_What you need to do:_
What lines of the data include the string "from"? Copy them all.

_Records to use:_
========================

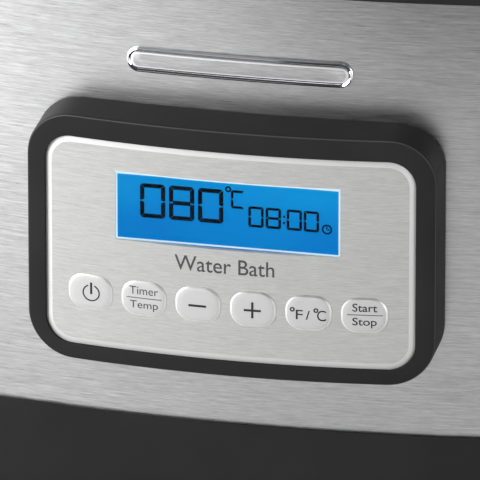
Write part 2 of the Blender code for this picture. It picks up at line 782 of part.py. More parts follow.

========================

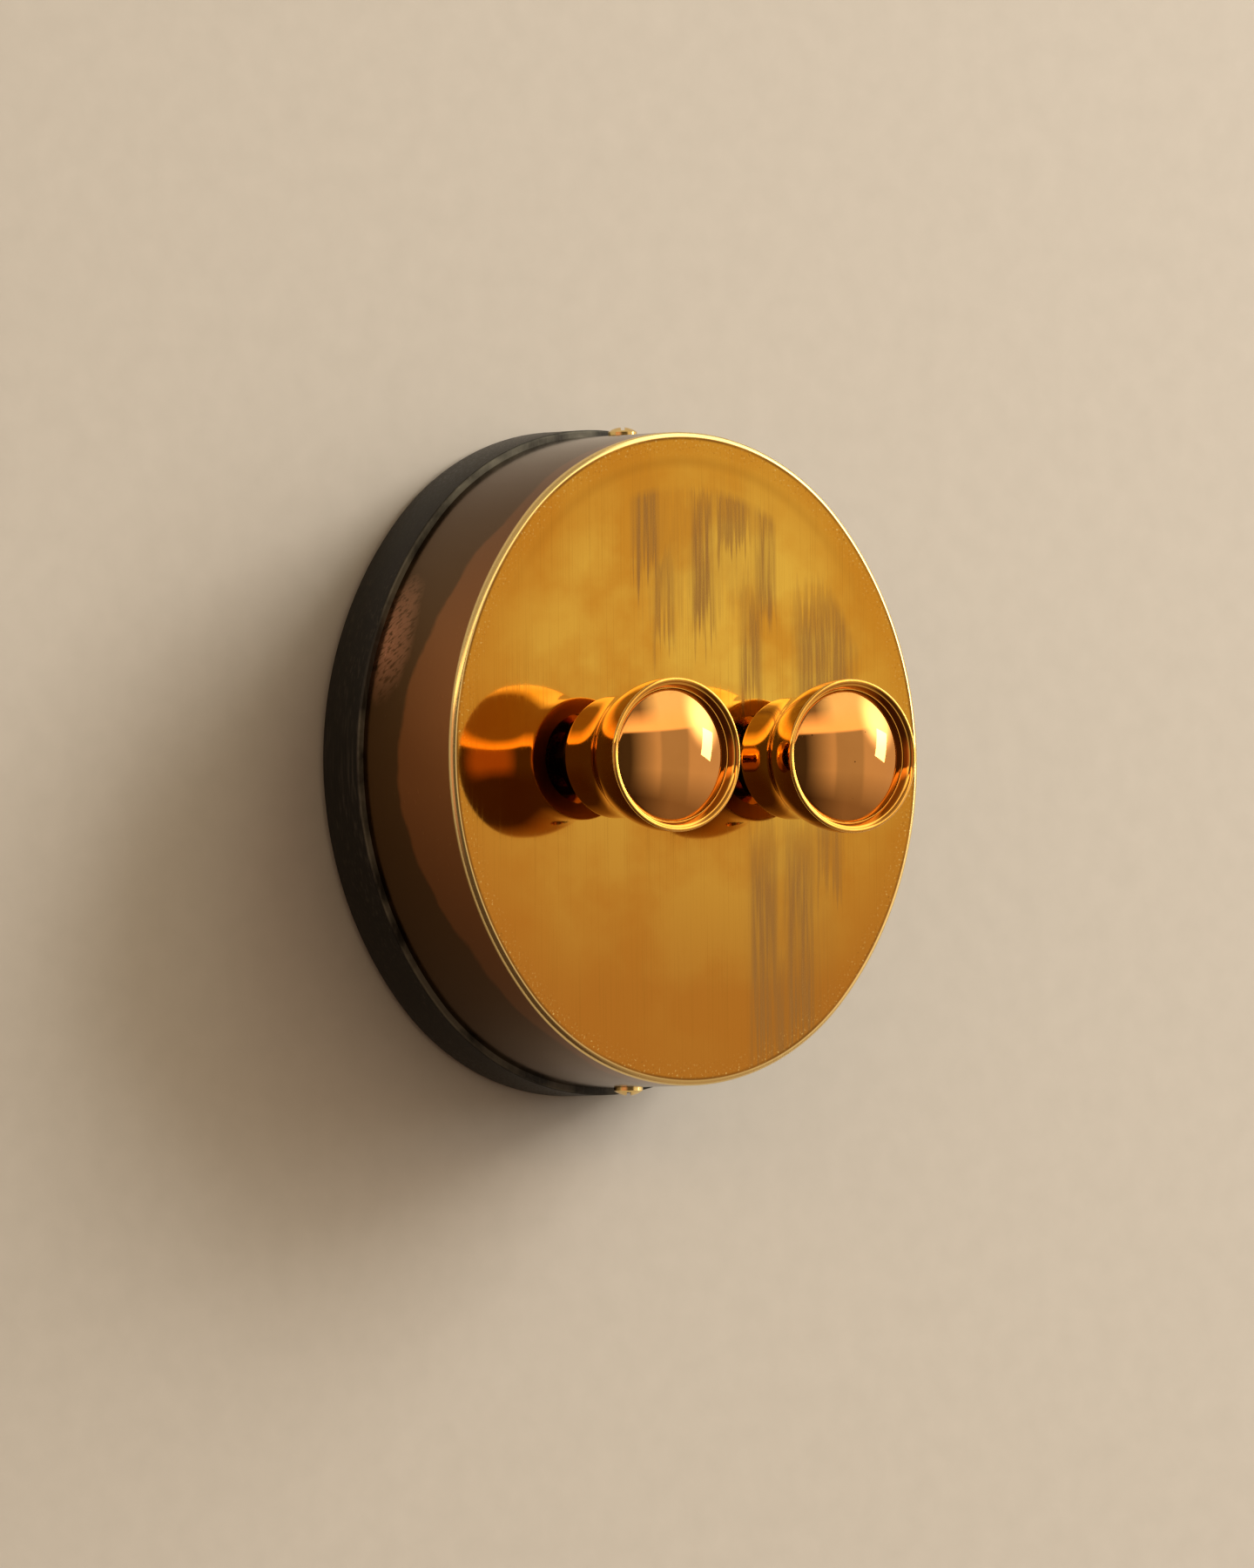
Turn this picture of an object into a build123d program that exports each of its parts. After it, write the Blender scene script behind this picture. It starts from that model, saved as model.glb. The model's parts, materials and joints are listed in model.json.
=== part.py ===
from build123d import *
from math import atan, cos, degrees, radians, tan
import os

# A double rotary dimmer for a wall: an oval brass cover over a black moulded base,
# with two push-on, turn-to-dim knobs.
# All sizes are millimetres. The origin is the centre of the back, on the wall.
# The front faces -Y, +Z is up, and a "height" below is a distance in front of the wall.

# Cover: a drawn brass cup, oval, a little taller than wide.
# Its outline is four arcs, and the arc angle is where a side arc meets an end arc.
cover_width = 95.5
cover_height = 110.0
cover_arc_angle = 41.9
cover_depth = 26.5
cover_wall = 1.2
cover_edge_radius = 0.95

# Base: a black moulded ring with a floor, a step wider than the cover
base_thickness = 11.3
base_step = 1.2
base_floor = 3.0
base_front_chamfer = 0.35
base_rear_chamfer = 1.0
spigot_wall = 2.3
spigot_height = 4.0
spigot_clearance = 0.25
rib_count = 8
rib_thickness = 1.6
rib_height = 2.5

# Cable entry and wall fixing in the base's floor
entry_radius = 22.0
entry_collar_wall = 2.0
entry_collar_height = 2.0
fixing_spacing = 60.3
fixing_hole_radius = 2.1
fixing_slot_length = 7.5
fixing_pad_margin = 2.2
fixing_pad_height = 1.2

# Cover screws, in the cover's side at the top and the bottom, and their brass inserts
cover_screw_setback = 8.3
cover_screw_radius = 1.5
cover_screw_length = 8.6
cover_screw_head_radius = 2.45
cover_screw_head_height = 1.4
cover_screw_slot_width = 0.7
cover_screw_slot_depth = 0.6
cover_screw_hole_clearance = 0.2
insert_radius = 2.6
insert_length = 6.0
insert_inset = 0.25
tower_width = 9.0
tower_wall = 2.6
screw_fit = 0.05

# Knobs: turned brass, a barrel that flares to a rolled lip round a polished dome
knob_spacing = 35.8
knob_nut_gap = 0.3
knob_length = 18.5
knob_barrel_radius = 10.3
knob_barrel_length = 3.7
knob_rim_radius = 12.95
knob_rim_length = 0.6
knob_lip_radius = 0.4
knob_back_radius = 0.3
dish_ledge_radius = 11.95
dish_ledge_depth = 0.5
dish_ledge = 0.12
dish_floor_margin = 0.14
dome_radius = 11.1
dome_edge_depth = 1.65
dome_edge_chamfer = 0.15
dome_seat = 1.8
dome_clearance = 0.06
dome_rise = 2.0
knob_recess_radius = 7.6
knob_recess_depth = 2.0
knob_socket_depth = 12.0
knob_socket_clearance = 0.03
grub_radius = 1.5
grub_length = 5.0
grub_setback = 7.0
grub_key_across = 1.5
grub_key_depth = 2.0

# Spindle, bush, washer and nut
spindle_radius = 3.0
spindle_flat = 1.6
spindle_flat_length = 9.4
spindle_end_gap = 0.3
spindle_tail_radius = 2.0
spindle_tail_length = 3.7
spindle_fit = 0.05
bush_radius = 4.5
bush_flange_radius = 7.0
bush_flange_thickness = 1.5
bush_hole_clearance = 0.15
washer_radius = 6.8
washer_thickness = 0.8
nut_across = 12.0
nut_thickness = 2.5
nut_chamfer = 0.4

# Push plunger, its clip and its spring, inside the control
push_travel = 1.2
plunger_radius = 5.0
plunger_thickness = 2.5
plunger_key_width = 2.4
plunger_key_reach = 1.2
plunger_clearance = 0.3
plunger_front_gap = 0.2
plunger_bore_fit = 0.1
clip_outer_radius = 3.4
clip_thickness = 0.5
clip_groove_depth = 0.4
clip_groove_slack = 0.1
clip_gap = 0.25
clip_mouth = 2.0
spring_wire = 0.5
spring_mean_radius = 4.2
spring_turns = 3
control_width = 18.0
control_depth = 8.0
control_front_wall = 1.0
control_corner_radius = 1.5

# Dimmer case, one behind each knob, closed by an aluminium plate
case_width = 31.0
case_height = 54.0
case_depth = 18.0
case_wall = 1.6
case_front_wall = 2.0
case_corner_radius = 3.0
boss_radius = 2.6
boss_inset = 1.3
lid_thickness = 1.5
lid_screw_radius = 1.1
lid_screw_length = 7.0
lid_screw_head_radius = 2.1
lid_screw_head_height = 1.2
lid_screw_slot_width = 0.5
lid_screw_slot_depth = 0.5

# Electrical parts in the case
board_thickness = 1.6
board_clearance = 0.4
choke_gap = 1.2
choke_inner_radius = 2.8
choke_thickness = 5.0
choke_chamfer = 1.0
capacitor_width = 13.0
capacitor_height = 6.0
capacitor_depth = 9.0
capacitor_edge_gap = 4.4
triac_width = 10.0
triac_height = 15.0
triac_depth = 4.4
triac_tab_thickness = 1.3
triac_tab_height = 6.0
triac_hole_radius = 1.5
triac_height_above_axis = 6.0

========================

_Finished answer:_
Turn this picture of an object into a build123d program that exports each of its parts. After it, write the Blender scene script behind this picture. It starts from that model, saved as model.glb. The model's parts, materials and joints are listed in model.json.
from build123d import *
from math import atan, cos, degrees, radians, tan